Nacua caught a touchdown on a fourth down-and-goal to give BYU a 31-28 win over Boise State

(Steve Conner | AP) BYU wide receiver Puka Nacua (12) catches the ball against Boise State in the first half of an NCAA college football game, Saturday, Nov. 5, 2022, in Boise, Idaho.

Boise, Idaho • Jaren Hall knew it before the ball was snapped. With a fourth down-and-goal, down by four with 1:46 left on the clock, he only looked to one option with the season on the line.

He was throwing it to Puka Nacua. The man who stood up in the locker room after a devastating loss to Liberty and told his teammates to look themselves in the mirror. The man who stood side-by-side with Hall as BYU trenched through a winless October and people fired shots at an underachieving team. The man who is BYU’s best player and most vocal leader. Who else would Hall go to?

“You take your best guy one-on-one,” Hall said of his final throw.

And as Hall lofted a fade route down the sideline, he saw Nacua fight off a defender draped over him, spin as he bobbled it in the air, and come down with the game-winning touchdown.

31-28 BYU. Captain to captain. BYU would either end its worst stretch of football in years, or start anew, with the players who led it through it all. Fittingly, it broke through.

“That is a dream come true,” Nacua said, who had 157 yards and 14 catches. “Those are the moments that we live for. I’ve been dreaming of that stuff since I was a little kid... It wasn’t the best look to throw that ball. But that is my job to go out there and make plays. I came down with it.”
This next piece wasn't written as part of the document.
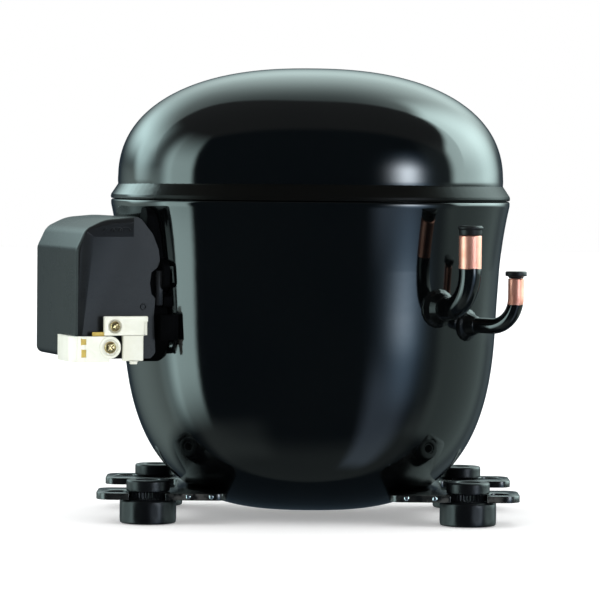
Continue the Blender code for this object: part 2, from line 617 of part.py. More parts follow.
def make_head():
    def square(x0, x1, half, holes, seg=10):
        cuts = []
        for sy in (-1, 1):
            for sz in (-1, 1):
                h = cylinder(2.8, x0 - 3, x1 + 3, seg)
                h.transform(TO_X)
                cuts.append(moved(h, (0, sy * 22.5, CYL_Z + sz * 22.5)))
        return cut(block(x0, x1, -half, half, CYL_Z - half, CYL_Z + half), *cuts, *holes)

    def along_x(r, x0, x1, y, z, seg):
        c = cylinder(r, x0, x1, seg)
        c.transform(TO_X)
        return moved(c, (0, y, z))

    put("head_gasket", square(65.3, 66.0, 28, [along_x(20.4, 60, 70, 0, CYL_Z, 24)]), FIBRE, smooth=False)
    put("valve_plate", square(66.3, 69.0, 28, [along_x(3.6, 60, 75, -7.5, CYL_Z - 8, 12), along_x(3.2, 60, 75, 7.5, CYL_Z - 8, 12)]), STEEL, smooth=False)
    put("suction_reed", block(65.5, 65.9, -12.0, -3.0, CYL_Z - 14, CYL_Z + 11), STEEL, smooth=False)
    put("discharge_reed", block(69.3, 69.7, 3.0, 12.0, CYL_Z - 14, CYL_Z + 11), STEEL, smooth=False)
    chamber = block(60, 80, 1.5, 18.5, CYL_Z - 18, CYL_Z + 18)
    inlet = block(60, 80, -18.5, -1.5, CYL_Z - 18, CYL_Z + 18)
    port = moved(cylinder(4.4, CYL_Z + 10, CYL_Z + 40, 12), (76.0, -10, 0))
    outlet = moved(cylinder(3.4, CYL_Z - 40, CYL_Z - 10, 12), (76.0, 10, 0))
    put("cylinder_head", square(69.3, 84.0, 28, [chamber, inlet, port, outlet]), ALUMINIUM, smooth=False)
    for i, (sy, sz) in enumerate(((-1, -1), (-1, 1), (1, -1), (1, 1))):
        bolt = lathe([(0, 88.0), (4.2, 88.0), (4.2, 84.3), (2.3, 84.3), (2.3, 52.5), (0, 52.5)], 12, ring=False)
        bolt.transform(TO_X)
        put(f"head_bolt_{i + 1}", moved(bolt, (0, sy * 22.5, CYL_Z + sz * 22.5)), STEEL)
    # suction muffler beside the cylinder, its neck let into the head's inlet
    can = block(6, 50, -66, -33, 146, 196, 5, 2)
    neck = rod([(40, -48, 190), (46, -46, 205), (60, -30, 209), (72, -16, 209), (76.0, -10, 207), (76.0, -10, 190)], 4.0, 2)
    put("suction_muffler", joined(can, neck), NYLON_BLUE)
    # discharge line: down from the head, one loop round the motor, to the bowl's discharge tube
    p, n = wall_point(DISCHARGE["x"], DISCHARGE["side"], DISCHARGE["z"])
    end = p - n * 14.0
    pts = [Vector((76, 10, 160)), Vector((76, 10, 136)), Vector((76, 8, 128))]
    for i in range(0, 15):
        a = math.radians(8 + 250 * i / 14)
        pts.append(Vector((71.5 * math.cos(a), 70.0 * math.sin(a), 121 - 9 * i / 14)))
    a = math.radians(278)
    pts.append(Vector((71.0 * math.cos(a), 69.0 * math.sin(a), 109)))
    pts.append(Vector((38, -62, 106)))
    pts.append(Vector((end.x - 6, end.y + 1.5, 104)))
    pts.append(Vector((end.x, end.y, DISCHARGE["z"])))
    put("discharge_line", rod([tuple(v) for v in pts], 3.0, 1), COPPER)


def make_springs():
    turns, per = 4.0, 8
    r, wire = 5.9, 0.95
    for i, (sx, sy) in enumerate(((-1, -1), (1, -1), (-1, 1), (1, 1))):
        n = int(turns * per)
        pts = []
        for k in range(n + 1):
            a = 2 * math.pi * k / per
            z = SPRING_Z0 + wire + (SPRING_Z1 - SPRING_Z0 - 2 * wire) * k / n
            pts.append((sx * SPRING_X + r * math.cos(a), sy * SPRING_Y + r * math.sin(a), z))
        name = ("front" if sy < 0 else "rear") + ("_left" if sx < 0 else "_right")
        put(f"suspension_spring_{name}", rod(pts, wire, 1), STEEL)


make_casing()
make_base()
make_tube("suction_tube", SUCTION, "suction_plug")
make_tube("discharge_tube", DISCHARGE, "discharge_plug")
make_tube("process_tube", PROCESS, "process_plug")
make_terminal_box()
make_motor()
make_crank()
make_running_gear()
make_block()
make_head()
make_springs()
CUTTERS.hide_render = True
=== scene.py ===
"""Looks for the hermetic compressor: detailed pieces and materials over the
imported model.  Sizes are millimetres from the casing axis, as in the CAD; the
casing axis stands at OX in the shared frame."""
import math

import bmesh
import bpy
from mathutils import Matrix, Vector


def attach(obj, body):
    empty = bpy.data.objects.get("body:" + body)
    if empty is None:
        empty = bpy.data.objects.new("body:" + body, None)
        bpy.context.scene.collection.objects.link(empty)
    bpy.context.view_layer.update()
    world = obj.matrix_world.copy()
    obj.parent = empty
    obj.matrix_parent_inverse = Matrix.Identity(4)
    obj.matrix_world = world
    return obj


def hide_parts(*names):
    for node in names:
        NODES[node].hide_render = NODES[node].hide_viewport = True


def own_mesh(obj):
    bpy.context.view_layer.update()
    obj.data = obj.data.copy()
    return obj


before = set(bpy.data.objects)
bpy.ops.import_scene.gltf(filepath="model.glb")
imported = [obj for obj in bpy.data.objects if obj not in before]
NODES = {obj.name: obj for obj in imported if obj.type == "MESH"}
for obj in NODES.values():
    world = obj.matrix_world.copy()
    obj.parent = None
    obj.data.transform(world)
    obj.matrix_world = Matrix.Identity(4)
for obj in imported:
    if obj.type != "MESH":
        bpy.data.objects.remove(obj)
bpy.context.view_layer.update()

MM = 0.001
OX = 16.5
AXIS = Matrix.Translation((OX * MM, 0, 0))
PLAN_N = 2.3
BOWL_RATIO, DOME_RATIO, WELD_RATIO = 0.86, 0.855, 0.8575
BOX_TURN = 180.0 + 19.7
BOX = AXIS @ Matrix.Rotation(math.radians(BOX_TURN), 4, "Z")
X1 = 139.2                      # outer face of the terminal cover
TO_X = Matrix.Rotation(math.radians(90), 4, "Y")
TO_Y = Matrix.Rotation(math.radians(-90), 4, "X")
STAND = Matrix(((1, 0, 0, 0), (0, 0, -1, 0), (0, 1, 0, 0), (0, 0, 0, 1)))   # x, y drawn become x, z


# ------------------------------------------------------------------ node trees
class Tree:
    """A short way to write shader nodes."""

    def __init__(self, tree):
        self.t = tree

    def node(self, kind, **inputs):
        n = self.t.nodes.new(kind)
        for key, value in inputs.items():
            self.put(n.inputs[key.replace("_", " ")], value)
        return n

    def put(self, socket, value):
        if isinstance(value, bpy.types.NodeSocket):
            self.t.links.new(value, socket)
        else:
            socket.default_value = value

    def math(self, op, a, b=0.0, c=0.0, clamp=False):
        n = self.t.nodes.new("ShaderNodeMath")
        n.operation = op
        n.use_clamp = clamp
        for s, v in zip(n.inputs, (a, b, c)):
            self.put(s, v)
        return n.outputs[0]

    def step(self, x, lo, hi, a=0.0, b=1.0):
        n = self.t.nodes.new("ShaderNodeMapRange")
        n.interpolation_type = "SMOOTHSTEP"
        for s, v in zip(n.inputs, (x, lo, hi, a, b)):
            self.put(s, v)
        return n.outputs[0]

    def linear(self, x, lo, hi, a=0.0, b=1.0):
        n = self.t.nodes.new("ShaderNodeMapRange")
        for s, v in zip(n.inputs, (x, lo, hi, a, b)):
            self.put(s, v)
        return n.outputs[0]

    def mix(self, fac, a, b):
        n = self.t.nodes.new("ShaderNodeMix")
        n.data_type = "RGBA"
        self.put(n.inputs[0], fac)
        self.put(n.inputs[6], a)
        self.put(n.inputs[7], b)
        return n.outputs[2]

    def noise(self, scale, detail=3.0, rough=0.55, vector=None):
        n = self.node("ShaderNodeTexNoise", Scale=scale, Detail=detail, Roughness=rough)
        if vector is None:
            vector = self.place()
        self.put(n.inputs["Vector"], vector)
        return n.outputs["Fac"]

    def place(self):
        return self.node("ShaderNodeTexCoord").outputs["Object"]

    def axis(self, which):
        n = self.node("ShaderNodeSeparateXYZ", Vector=self.place())
        return n.outputs[which]

    def bump(self, height, strength, distance=0.001, normal=None):
        n = self.node("ShaderNodeBump", Height=height, Strength=strength, Distance=distance)
        if normal is not None:
            self.put(n.inputs["Normal"], normal)
        return n.outputs["Normal"]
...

It would be hard to overstate the magnitude of that play and the performance BYU’s two best players authored.

On the line was BYU’s path to bowl eligibility, which now appears solidified as the Cougars have five wins before playing FCS opponent Utah Tech. There was also the weight of history, as this team tried to avoid becoming just the second BYU group to lose five-straight games since 1974.

And before that final pass, it looked like the Cougars were careening toward another loss.
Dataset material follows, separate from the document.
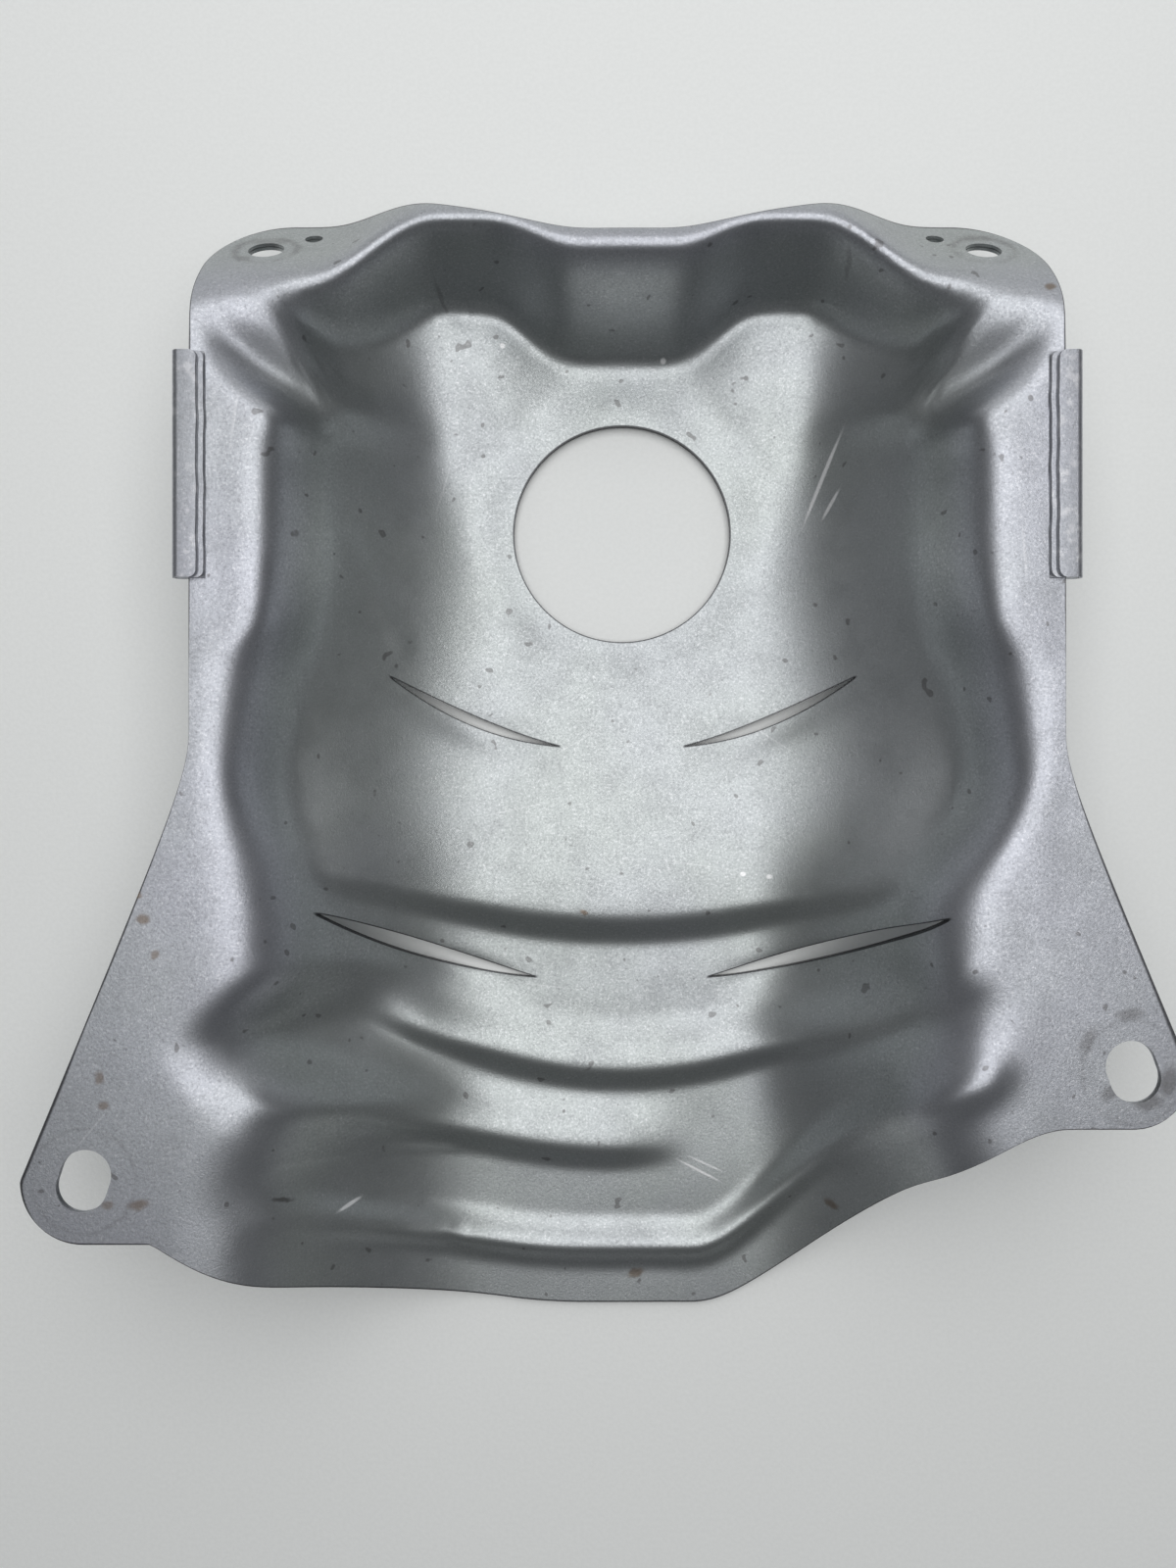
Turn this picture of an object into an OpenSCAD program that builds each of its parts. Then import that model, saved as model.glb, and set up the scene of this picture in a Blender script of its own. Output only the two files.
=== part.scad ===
// Exhaust heat shield: two thin sheets pressed into one trough and held together by hems.
// It lies hollow side up. The origin is the axis of the sensor hole, at the lowest face.
// +X is across the trough, +Y is towards the bolt flange, +Z is up out of the hollow.

/* [Sheets] */
// Thickness of one sheet
sheet_t = 0.8; // [0.6:0.1:1.2]
// Air gap between the two sheets
ply_gap = 0.2; // [0.1:0.05:0.4]

/* [Trough] */
// Height of the side flanges above the pad
trough_depth = 48; // [38:1:58]
// Half width of the flat pad below the sensor hole
pad_half = 33.5; // [32:0.5:38]
// Half width of the flat pad at the end wall
pad_top_half = 48; // [42:1:54]
// Width of the side flanges beside the sensor hole
side_flange_w = 14.5; // [12:0.5:20]
// Height of the steep wall under each side flange
wall_drop = 19; // [14:1:24]
// Height of that wall at the lower end, where most of the depth is in the curled floor
low_wall_drop = 10; // [6:1:16]
// Width of the steep wall with its rounded shoulder, seen from above
wall_run = 14; // [10:0.5:16]
// Width of the softer wall under the ears, seen from above
ear_wall_run = 22; // [17:0.5:26]
// How quickly the floor curls up beside the pad
floor_power = 1.9; // [1.5:0.1:2.4]

/* [Outline] */
// Half width over the straight side edges
side_half = 110.5; // [108:0.5:118]
// Radius of the top corners
corner_r = 20; // [12:1:26]
// Place of the top corners' arc centres
corner_y = 61.5; // [57:0.5:65]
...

After scripting a perfect first three quarters, the defense was wearing down. Boise State’s offense started to come alive with three consecutive touchdown drives.

Whereas BYU had controlled the game before that, holding the ball for 36 minutes and tallying 532 yards, it had devolved into a shootout — the style that had spurned the Cougars several times before over a four-game losing streak.

It looked like early mistakes, where BYU couldn’t capitalize on four scoring chances in the first half, would come back to haunt it.

“Plenty of mistakes made,” a visibly relieved Kalani Sitake said after the game. “I think we were able to overcome it because of our belief and trust in each other. It just felt good to play football and get a win. Get back to our identity.”

And that identify showed itself in both ways. First was the positive way, where BYU’s main contributors showed up.

Hall finished 29-of-42 for a career-best 377 yards, three touchdowns and two interceptions. He added 82 yards on the ground, bringing him to 459 total yards.

Nacua finished with the third-most receptions in a single game in BYU history, with 14. He had two touchdowns that both gave BYU a lead late in the second half.

“He is one of the best players in college football,” Sitake said of Nacua. “We have to get him the ball.”

The combination of Hall and Nacua allowed younger players to step up too. Backup Hinckley Ropati had 110 all-purpose yards for his best game of his career. Lopini Katoa had 46 yards on the ground.

But BYU also showed its more recent identity, where it almost found ways to lose the game despite everything going right.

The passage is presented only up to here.